Gianluca Paolucci, La Stampa 29/12/2013, 29 dicembre 2013
MODELLO PROFUMO ADDIO CRESCONO LE POSSIBILIT
DI NAZIONALIZZAZIONE –
Il “modello Profumo” di fare di Montepaschi una public company, con un azionariato diffuso e non più “Siena-centrico” è stato ieri bocciato clamorosamente. Con quali conseguenze, per la banca e per Siena, è difficile dirlo. Di certo si apre una lunga fase d’incertezza per la banca già scossa da scandali, inchieste e malagestione.
La prima conseguenza importante di un rinvio di sei mesi dell’aumento di capitale da tre miliardi richiesto dalla Ue è il possibile incremento dell’ammontare degli interessi di alcune centinaia di milioni. L’ipotesi, peraltro smentita ieri da fonti interne alla banca, è già alle esame del pool di istituti che ha fatto parte del consorzio per l’aumento. I conti sono presto fatti. Intanto serviranno 120 milioni per pagare le cedole dei Monti bond. Poi, con i dieci istituti che si erano impegnati a garantire l’aumento in gennaio dovranno essere rinegoziati i termini del contratto: ammesso che siano ancora disponibili, l’allungamento della finestra temporale aumenta il rischio e di conseguenza aumenta le commissioni che saranno richieste. Giova ricordare che questi costi, nell’ipotesi di piano in gennaio, erano ricompresi nell’importo di tre miliardi. Nel frattempo ci saranno gli stress test, ai quali Mps si presenterà con il fardello degli onerosi Monti bond ancora da ripagare integralmente e un piano estremamente complesso e duro di ristrutturazione da attuare sotto i monitoraggio costante dell’Unione europea. Che, come rivelato dalla stessa banca il 24 dicembre scorso, prevede anche l’invio a Siena di un controllore che vigilerà sull’esecuzione del piano stesso. Gli scenari che si aprono per il futuro di Mps sono a questo punto almeno due, che prescindono entrambi dal ricambio o meno dei vertici.
Il primo scenario, quello più favorevole, vede l’aumento di capitale realizzato in giugno come voluto dalla Fondazione, seppur con un importo più alto.
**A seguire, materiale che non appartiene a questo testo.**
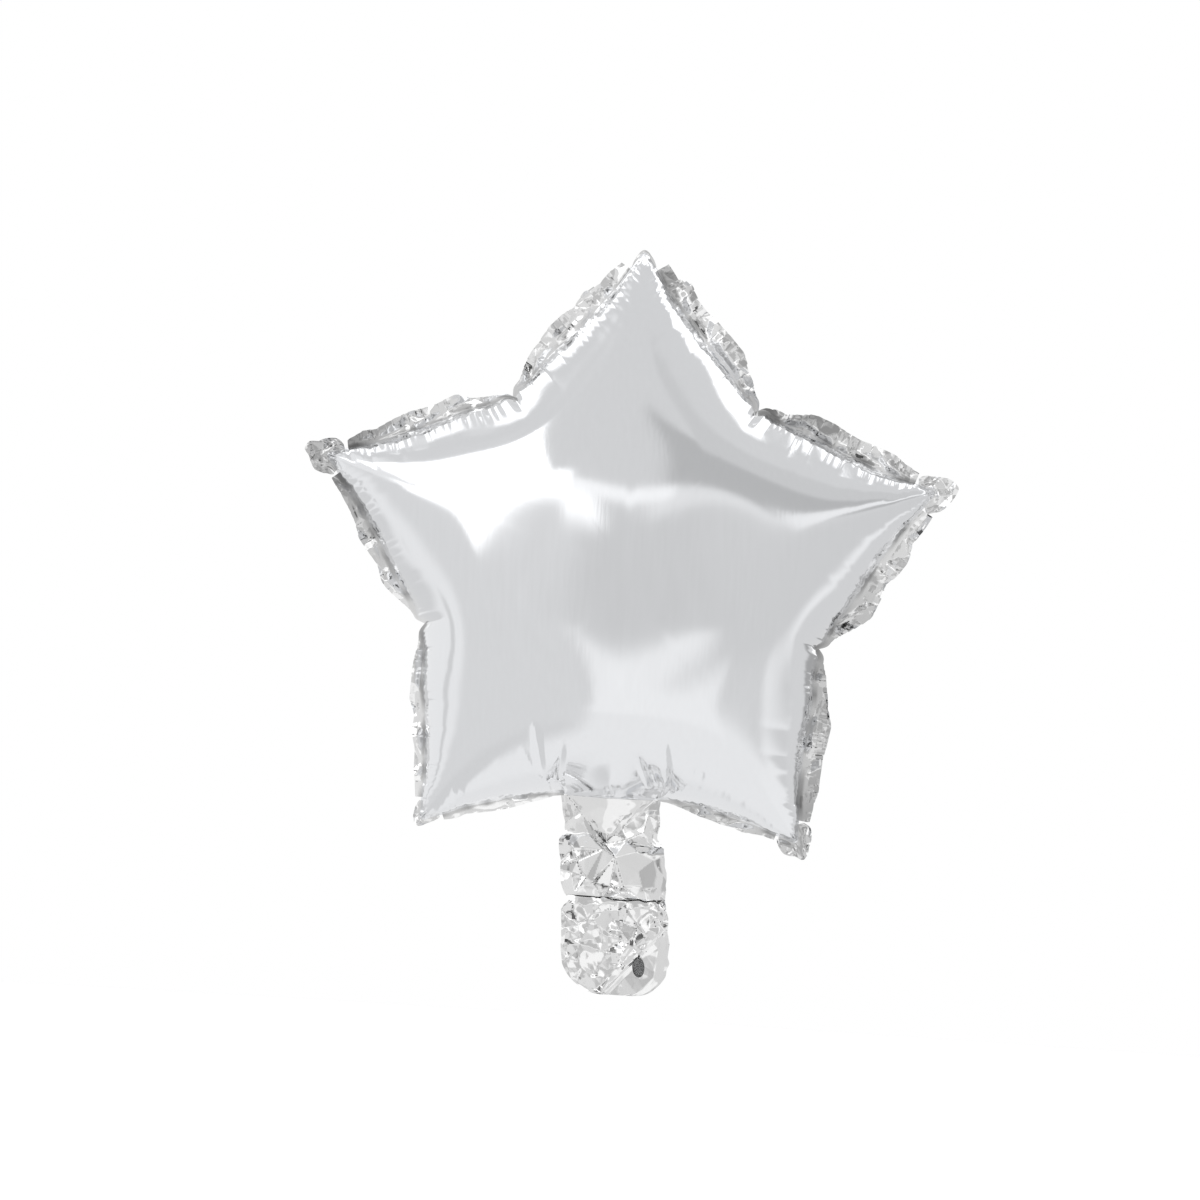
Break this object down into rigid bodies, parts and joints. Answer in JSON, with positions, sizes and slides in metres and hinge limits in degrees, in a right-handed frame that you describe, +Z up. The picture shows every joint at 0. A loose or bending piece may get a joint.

I mercati continuano a crescere, il titolo resta stabile o si apprezza, la Fondazione vende parte del suo 33,5 per cento, ripaga i debiti e resta un azionista rilevante. I Monti bond vengono rimborsati in giugno invece che in gennaio, la Ue è contenta lo stesso.
Il secondo scenario vede una correzione dei mercati, prevista ormai da molti osservatori, che comporterebbe un incremento delle difficoltà per l’istituto che non riesce a pagare le cedole dei Monti bond “cash” ma con azioni, e lo Stato diventa azionista. Ai prezzi di venerdì scorso, prenderebbe il 16% già in giugno. E’ l’anticamera della nazionalizzazione, che arriverebbe per gradi e in modo soft. Il titolo inizierebbe a trattare in Borsa come una banca “nazionalizzanda”, l’aumento non potrebbe probabilmente andare in porto e i Monti bond, grazie al meccanismo di conversione, si trasformerebbero in azioni. Lo Stato tornerebbe azionista di una banca, la banca verrebbe delistata dalla Borsa e la Fondazione sparirebbe lo stesso.
Sullo sfondo resta la politica: la “moral suasion” del Tesoro non è stata sufficiente a convincere la Mansi. E Siena cerca nuovi padroni. Tra l’antipatico Profumo - sostenuto con molti maldipancia da un Pd locale dilaniato al suo interno, che ha comunque come referenti nazionali il mondo bersaniano-dalemiano - e l’energica e giovane Mansi - definita “di area cattolica non renziana”, sostenuta in primis da Confindustria - i senesi non hanno avuto dubbi. Resta da capire se l’assemblea di ieri comporterà un cambio definitivo anche negli assetti del potere cittadino.